AIM:
Everything in the listing below from the line containing "return upright(points, leaf_bottom, soffit" through the line containing "points = [vertex.co" should be repeated exactly; leave out every other line.

○ ○ ○ ○

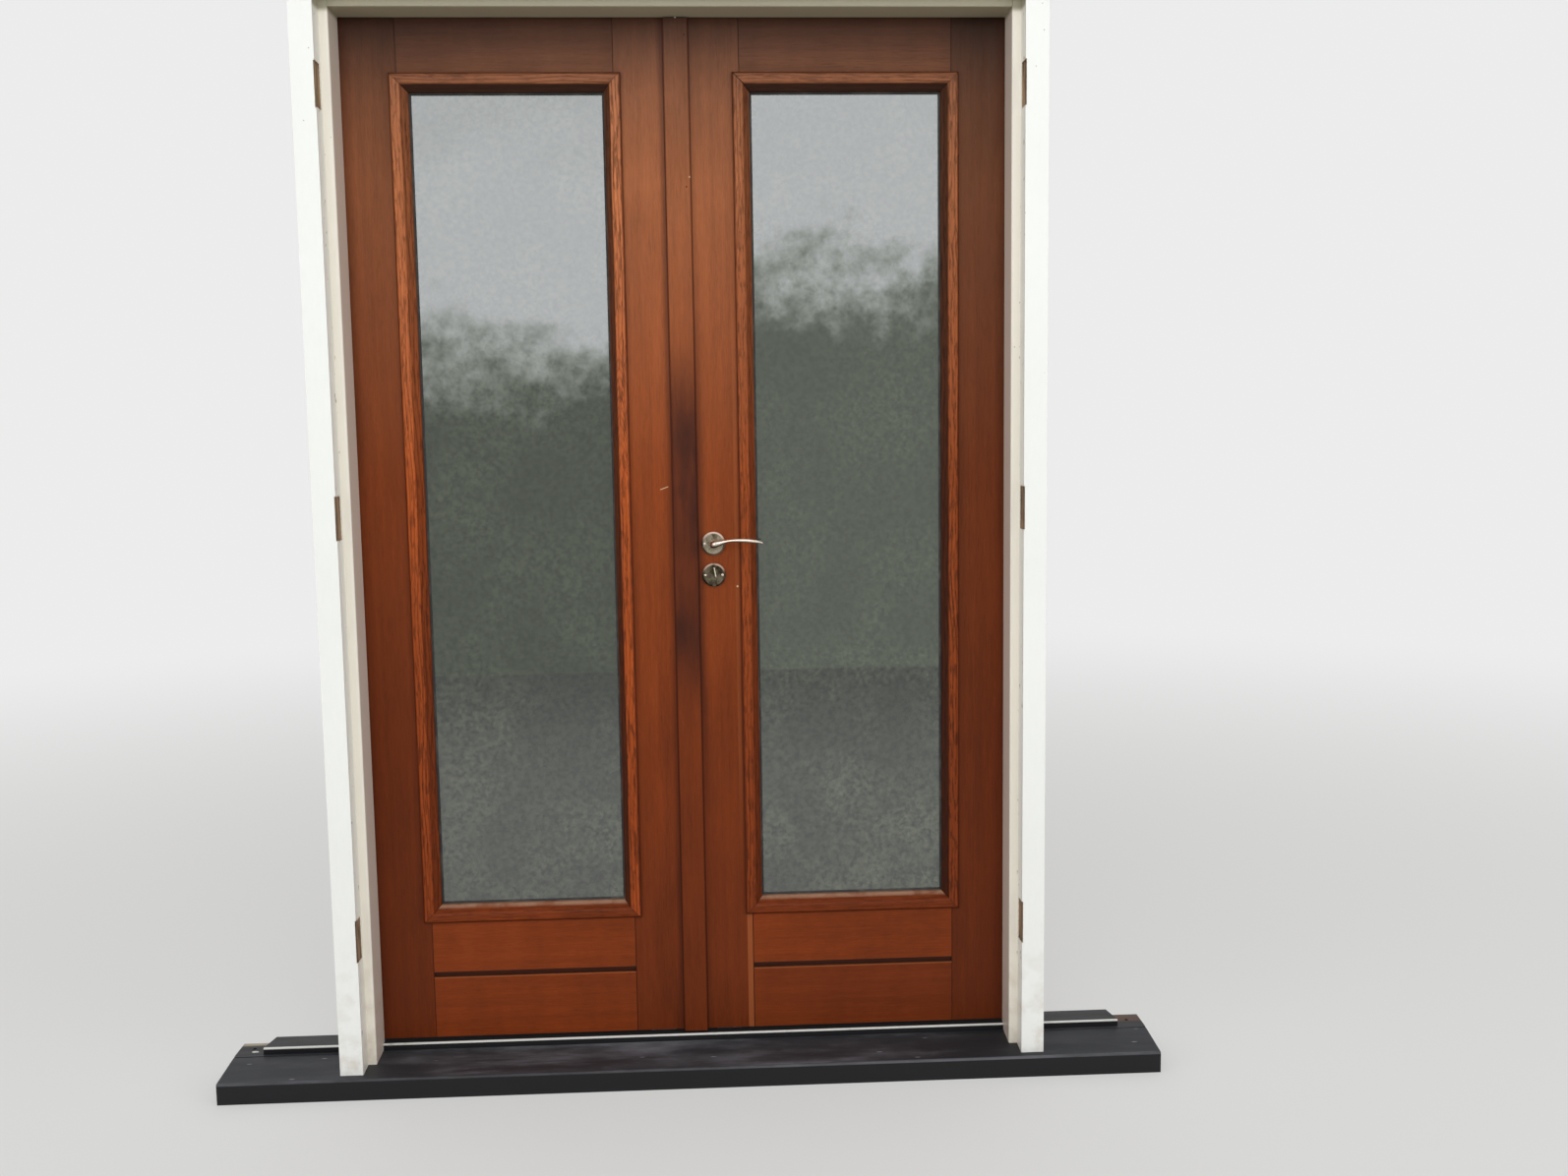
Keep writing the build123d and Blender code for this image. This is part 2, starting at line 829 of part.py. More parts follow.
lock_bores = rod_bores(case_bottom, case_top)
case = case_body(0) - lock_bores - latch_bar(running_gap) - deadbolt_bar(running_gap)
case = case - rod_y(lever_x, lever_z, 0, frame_depth, follower_radius + running_gap)
case = case - profile_hole(running_gap, 0, frame_depth)
parts["lock_case"] = case

faceplate = faceplate_body(0)
faceplate = fillet(faceplate.edges().filter_by(Axis.X), faceplate_round)
parts["lock_faceplate"] = faceplate - latch_bar(running_gap) - deadbolt_bar(running_gap)
parts["latch_bolt"] = latch_bolt()
parts["deadbolt"] = deadbolt_bar(0)

right_stile = plain_meeting_stile - case_body(joint_gap) - faceplate_body(faceplate_gap) - lock_bores
right_stile = right_stile - rod_y(lever_x, lever_z, 0, leaf_back + past, follower_radius + hole_gap)
parts["right_meeting_stile"] = right_stile - profile_hole(hole_gap, 0, leaf_back + past)


def spindle():
    """Square bar through the leaf, into the neck of each lever."""
    half = spindle_size / 2
    reach = leaf_thickness / 2 + rose_thickness + spindle_in_neck
    y_range = (leaf_mid - reach, leaf_mid + reach)
    return block((lever_x - half, lever_x + half), y_range, (lever_z - half, lever_z + half))


def follower():
    """Hub in the lock case that the spindle turns."""
    half = case_thickness / 2
    hub = rod_y(lever_x, lever_z, leaf_mid - half, leaf_mid + half, follower_radius)
    return hub - spindle()


def rose(z):
    """Round cover plate with a bevelled rim, on the front of the leaf."""
    plate = rod_y(lever_x, z, leaf_front - rose_thickness, leaf_front, rose_radius)
    rim = plate.edges().filter_by(GeomType.CIRCLE).sort_by(Axis.Y)[0]
    return chamfer(rim, rose_bevel_depth, rose_bevel_width)


def lever():
    """Curved lever: round neck, turned along the leaf, thinning to a blade with a drooping tip."""
    neck_end = leaf_front - rose_thickness - running_gap
    outer_y = neck_end - lever_stand
    tip_x = lever_x + lever_length
    tip_y = outer_y + blade_return
    tip_z = lever_z + blade_droop
    crest_x = lever_x + blade_crest_share * lever_length
    crest_z = lever_z + blade_rise
    left, right = lever_x - neck_radius, lever_x + neck_radius
    low, high = lever_z - neck_radius, lever_z + neck_radius
    upper_corner = (tip_x - blade_tip_bevel, tip_z + blade_tip_height / 2)
    lower_corner = (tip_x - blade_tip_bevel, tip_z - blade_tip_height / 2)
    upper_edge = Spline(
        (lever_x, high), (crest_x, crest_z + blade_height / 2), upper_corner, tangents=[(1, 0), (1, -0.8)]
    )
    lower_edge = Spline(
        lower_corner, (crest_x, crest_z - blade_height / 2), (lever_x, low), tangents=[(-1, 0.35), (-1, 0)]
    )
    tip = Polyline(upper_corner, (tip_x, tip_z), lower_corner)
    seen_from_front = make_face(upper_edge + tip + lower_edge + Line((lever_x, low), (lever_x, high)))
    seen_from_above = [
        (left, neck_end, 0),
        (left, outer_y, elbow_round),
        (tip_x, tip_y, 0),
        (tip_x, tip_y + blade_tip, 0),
        (right, outer_y + blade_root, elbow_inner_round),
        (right, neck_end, 0),
    ]
    blade = extrude(Pos(0, outer_y, 0) * (Plane.XZ * seen_from_front), neck_end - outer_y, dir=(0, 1, 0))
    neck = rod_y(lever_x, lever_z, outer_y, neck_end, neck_radius)
    thinned = upright(seen_from_above, lever_z - lever_length, lever_z + lever_length)
    return ((blade + neck) & thinned) - spindle()


parts["spindle"] = spindle()
parts["follower"] = follower()
parts["outside_lever"] = lever()
parts["inside_lever"] = flipped(lever())
lever_rose = rose(lever_z) - rod_y(lever_x, lever_z, 0, leaf_mid, rose_hole_radius)
cylinder_rose = rose(cylinder_z) - profile_hole(joint_gap, 0, leaf_mid)
parts["lever_roses"] = Compound(children=[lever_rose, flipped(lever_rose)])
parts["cylinder_roses"] = Compound(children=[cylinder_rose, flipped(cylinder_rose)])

cylinder_reach = leaf_thickness / 2 + rose_thickness + cylinder_proud
cylinder_body = profile_hole(0, leaf_mid - cylinder_reach, leaf_mid + cylinder_reach)
plug_bore = rod_y(lever_x, cylinder_z, 0, 2 * frame_depth, plug_radius + pin_fit)
parts["cylinder_body"] = cylinder_body - plug_bore


def cylinder_plug():
    """Plug through the cylinder: a keyway at the front, a thumb turn at the back."""
    front = leaf_mid - cylinder_reach
    knob_foot = leaf_mid + cylinder_reach + turn_neck
    half_slot = plug_radius - keyway_margin
    plug = rod_y(lever_x, cylinder_z, front, knob_foot, plug_radius)
    plug = plug - block(
        (lever_x - keyway_width / 2, lever_x + keyway_width / 2),
        (front - past, front + keyway_depth),
        (cylinder_z - half_slot, cylinder_z + half_slot),
    )
    knob = extrude(SlotOverall(turn_width, turn_thickness), turn_stand - turn_neck)
    knob = Pos(lever_x, knob_foot, cylinder_z) * Rot(-90, 0, 0) * knob
    return plug + chamfer(knob.faces().sort_by(Axis.Y)[-1].edges(), turn_chamfer)


parts["cylinder_turn"] = cylinder_plug()
parts["right_top_rod"] = leaf_rod("top", case_top)
parts["right_bottom_rod"] = leaf_rod("bottom", case_bottom)


# Fittings of the leaf that opens second, drawn on the left

gear_top = lever_z + gear_height / 2
gear_bottom = lever_z - gear_height / 2


def gear_body(gap, y_high):
    """Small gear case let into the back of the stile, or the pocket for it."""
    return block(
        (-rod_x - gear_width / 2 - gap, -rod_x + gear_width / 2 + gap),
        (leaf_back - gear_depth - gap, y_high),
        (gear_bottom - gap, gear_top + gap),
    )


def strike_holes():
    """Pockets in the left edge for the latch and the deadbolt, wide enough for the leaf to swing out."""
    latch_half_y = latch_thickness / 2
    latch_half_z = latch_height / 2 + strike_room
    latch = block(
        (leaf_edge - latch_throw - strike_room, 0),
        (latch_y - latch_half_y - strike_front_room, latch_y + latch_half_y + strike_side_room),
        (lever_z - latch_half_z, lever_z + latch_half_z),
    )
    bolt_half_y = deadbolt_thickness / 2 + strike_front_room
    bolt_half_z = deadbolt_height / 2 + strike_room
    bolt = block(
        (leaf_edge - deadbolt_throw - 2 * strike_room, 0),
        (leaf_mid - bolt_half_y, leaf_mid + bolt_half_y),
        (cylinder_z - bolt_half_z, cylinder_z + bolt_half_z),
    )
    return latch + bolt


strike_z = (lever_z + cylinder_z) / 2
strike_blank = block(
    (-leaf_edge - strike_thickness, -leaf_edge),
    (leaf_mid - strike_width / 2, leaf_mid + strike_width / 2),
    (strike_z - strike_height / 2, strike_z + strike_height / 2),
)
parts["strike_plate"] = fillet(strike_blank.edges().filter_by(Axis.X), strike_round) - strike_holes()
gear_bores = mirrored(rod_bores(gear_bottom, gear_top))
left_stile = mirrored(plain_meeting_stile) - gear_body(joint_gap, leaf_back + past)
parts["left_meeting_stile"] = left_stile - gear_bores - strike_holes() - strike_blank
shaft_bore = bolt_shaft_radius + running_gap
shaft_end = leaf_back - bolt_shaft_depth
gear = gear_body(0, leaf_back) - gear_bores
parts["bolt_gear"] = gear - rod_y(-rod_x, lever_z, shaft_end - shaft_end_room, leaf_back + past, shaft_bore)
parts["left_top_rod"] = mirrored(leaf_rod("top", gear_top))
parts["left_bottom_rod"] = mirrored(leaf_rod("bottom", gear_bottom))

bolt_plate = block(
    (-rod_x - bolt_plate_width / 2, -rod_x + bolt_plate_width / 2),
    (leaf_back, leaf_back + bolt_plate_thickness),
    (lever_z - bolt_plate_height / 2, lever_z + bolt_plate_height / 2),
)
bolt_plate = fillet(bolt_plate.edges().filter_by(Axis.Y), bolt_plate_round)
plate_face = leaf_back + bolt_plate_thickness
parts["bolt_plate"] = bolt_plate - rod_y(-rod_x, lever_z, leaf_back - past, plate_face + past, shaft_bore)


def bolt_handle():
    """Turning handle with a boss and a rounded grip, upright at rest."""
    start = plate_face + running_gap
    shaft = rod_y(-rod_x, lever_z, shaft_end, start + past, bolt_shaft_radius)
    boss = rod_y(-rod_x, lever_z, start, start + bolt_boss_length, bolt_boss_radius)
    grip = extrude(SlotOverall(bolt_knob_length, bolt_knob_width, rotation=90), bolt_knob_thickness)
    grip = Pos(-rod_x, start + bolt_grip_start, lever_z) * Rot(-90, 0, 0) * grip
    return shaft + boss + chamfer(grip.edges(), bolt_knob_chamfer)


parts["bolt_handle"] = bolt_handle()


# Meeting strip on the left leaf, lapping the right one

def meeting_strip():
    """Strip with rounded front arrises, thinned behind where it laps the other leaf."""
    front = leaf_front - strip_proud
    half = strip_width / 2
    points = [
        (-half, leaf_front, 0),
        (-half, front, strip_round),
        (half, front, strip_round),
        (half, leaf_front - stop_gap, strip_lap_round),
        (-leaf_edge, leaf_front - stop_gap, 0),
        (-leaf_edge, leaf_front, 0),
    ]
    return upright(points, leaf_bottom, soffit - top_gap)


parts["meeting_strip"] = meeting_strip()
seal_x = strip_width / 2 - seal_inset
parts["meeting_seal"] = block(
    (seal_x - seal_width, seal_x),
    (leaf_front - stop_gap, leaf_front - running_gap),
    (leaf_bottom, soffit - top_gap),
)


os.makedirs("parts", exist_ok=True)
for node, shape in parts.items():
    export_step(shape, "parts/" + node + ".step")
print(len(parts), "pieces written")
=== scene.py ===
# Looks of a pair of glazed, stained timber doors in a white painted frame on a black threshold.
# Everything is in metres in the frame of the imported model: X right, Y back, Z up.
import math

import bmesh
import bpy
from mathutils import Matrix, Vector


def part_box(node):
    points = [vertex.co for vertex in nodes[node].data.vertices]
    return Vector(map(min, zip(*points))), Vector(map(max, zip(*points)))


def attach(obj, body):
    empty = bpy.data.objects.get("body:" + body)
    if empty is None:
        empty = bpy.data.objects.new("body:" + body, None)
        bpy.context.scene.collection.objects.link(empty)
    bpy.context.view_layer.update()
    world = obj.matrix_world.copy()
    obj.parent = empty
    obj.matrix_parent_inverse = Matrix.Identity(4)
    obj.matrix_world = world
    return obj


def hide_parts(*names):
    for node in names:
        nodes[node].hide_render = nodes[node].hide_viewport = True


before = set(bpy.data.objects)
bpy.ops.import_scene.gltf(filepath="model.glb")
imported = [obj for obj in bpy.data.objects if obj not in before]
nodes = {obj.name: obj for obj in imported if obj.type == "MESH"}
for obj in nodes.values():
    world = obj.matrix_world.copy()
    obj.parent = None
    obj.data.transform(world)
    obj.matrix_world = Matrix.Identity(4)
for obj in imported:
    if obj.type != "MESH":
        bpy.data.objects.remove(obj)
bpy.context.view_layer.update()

# Camera, solved from the straight edges of the object in the photograph
LENS = 31.2227
SENSOR = 36.0
CAMERA_PLACE = Vector((0.07568, -2.78565, 1.35764))
YAW = math.radians(2.60417)
PITCH = math.radians(5.99910)
ROLL = math.radians(-0.80901)

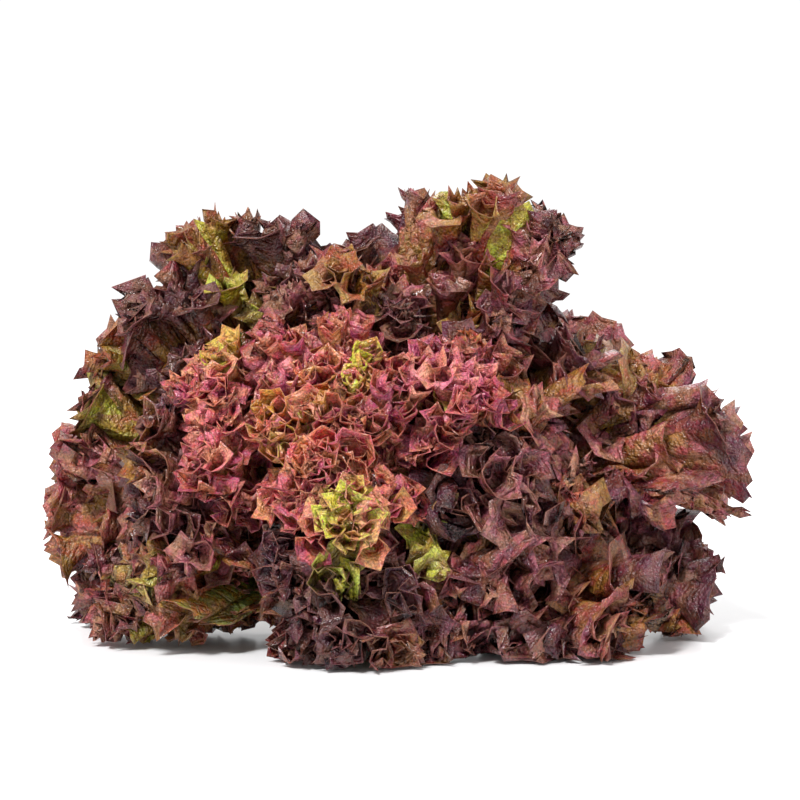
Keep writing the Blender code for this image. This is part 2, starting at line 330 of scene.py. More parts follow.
@dataclass(frozen=True)
class Rosette:
    """How the large leaves stand in rings round the crown, and the small ones in the heart."""

    crown: Crown
    rings: tuple[tuple[float, int, float], ...] = (
        (32.0, 4, -90.0),
        (48.0, 5, 54.0),
        (64.5, 6, 30.0),
        (81.0, 7, 12.0),
        (97.5, 7, -14.0),
    )
    lowest_rise: float = math.radians(-27)
    band: float = math.radians(7.5)
    heart_leaves: int = 11
    heart_reach: float = 0.102
    heart_swing: float = math.radians(3.4)
    golden_turn: float = 137.5
    reach_luck: float = 0.004
    round_turns: tuple[float, ...] = (-125, -105, -76, -60, -44, -23, -4, 20, 36, 53, 67, 80, 104, 125)
    round_reach: tuple[float, ...] = (
        *(0.118, 0.124, 0.134, 0.138, 0.134, 0.141, 0.120),
        *(0.155, 0.124, 0.136, 0.149, 0.144, 0.122, 0.118),
    )
    seed: int = 11

    def reach(self, direction: np.ndarray) -> float:
        """How far a leaf in this direction reaches: two tall lobes behind and a lower front."""
        turn = math.degrees(math.atan2(direction[0], direction[2]))
        round_reach = float(np.interp(turn, self.round_turns, self.round_reach))
        front = float(smooth_step(-direction[1], 0.15, 0.75))
        return round_reach + front * (self.crown.front_reach - round_reach)

    def large(self) -> list[LeafPlan]:
        """The large leaves, ring by ring outwards, in the order of their solids."""
        chance = random.Random(self.seed)
        plans: list[LeafPlan] = []
        for lean_degrees, count, first_turn in self.rings:
            lean = math.radians(lean_degrees)
            for k in range(count):
                turn = math.radians(first_turn + 360 * k / count)
                luck = [chance.uniform(-1, 1) for _ in range(5)]
                direction = self.crown.outward(np.array(lean), np.array(turn))
                if math.asin(direction[2]) < self.lowest_rise:
                    continue
                plans.append(
                    LeafPlan(
                        name=f"leaf_{len(plans) + 1:02d}",
                        kind=LeafKind.LARGE,
                        lean=lean,
                        turn=turn,
                        reach=self.reach(direction) - self.reach_luck + self.reach_luck * luck[0],
                        half_cell=math.pi / count,
                        swing=self.band,
                        seed=100 + len(plans),
                        overlap=1.0,
                        fold_phase=math.pi * luck[1],
                        frill_phase=math.pi * (0.25 + (luck[2] > 0)),
                        warp=(0.05 * luck[3], 0.03 * luck[4]),
                    )
                )
        return plans

    def heart(self) -> list[LeafPlan]:
        """The small leaves round the bud, each a little further out than the last."""
        plans: list[LeafPlan] = []
        for k in range(self.heart_leaves):
            share = k / (self.heart_leaves - 1)
            plans.append(
                LeafPlan(
                    name=f"heart_leaf_{k + 1:02d}",
                    kind=LeafKind.HEART,
                    lean=math.radians(5 + 16 * share),
                    turn=math.radians(-25 + self.golden_turn * k),
                    reach=self.heart_reach + 0.008 * share,
                    half_cell=math.radians(70 - 26 * share) / LeafForm.spread_over,
                    swing=self.heart_swing,
                    seed=500 + k,
                )
            )
        return plans


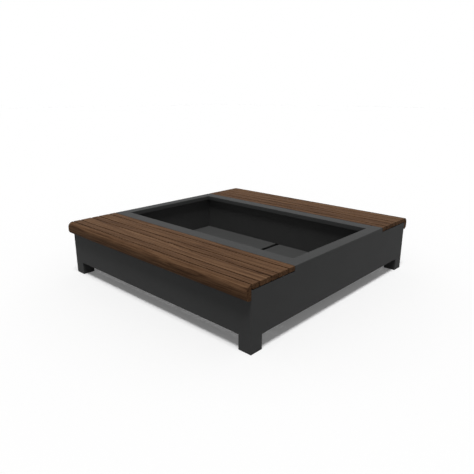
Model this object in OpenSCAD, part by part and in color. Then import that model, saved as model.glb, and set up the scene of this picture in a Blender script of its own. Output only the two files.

○ ○ ○ ○

RIGHT ANSWER:
    return upright(points, leaf_bottom, soffit - top_gap)


parts["meeting_strip"] = meeting_strip()
seal_x = strip_width / 2 - seal_inset
parts["meeting_seal"] = block(
    (seal_x - seal_width, seal_x),
    (leaf_front - stop_gap, leaf_front - running_gap),
    (leaf_bottom, soffit - top_gap),
)


os.makedirs("parts", exist_ok=True)
for node, shape in parts.items():
    export_step(shape, "parts/" + node + ".step")
print(len(parts), "pieces written")
=== scene.py ===
# Looks of a pair of glazed, stained timber doors in a white painted frame on a black threshold.
# Everything is in metres in the frame of the imported model: X right, Y back, Z up.
import math

import bmesh
import bpy
from mathutils import Matrix, Vector


def part_box(node):
    points = [vertex.co for vertex in nodes[node].data.vertices]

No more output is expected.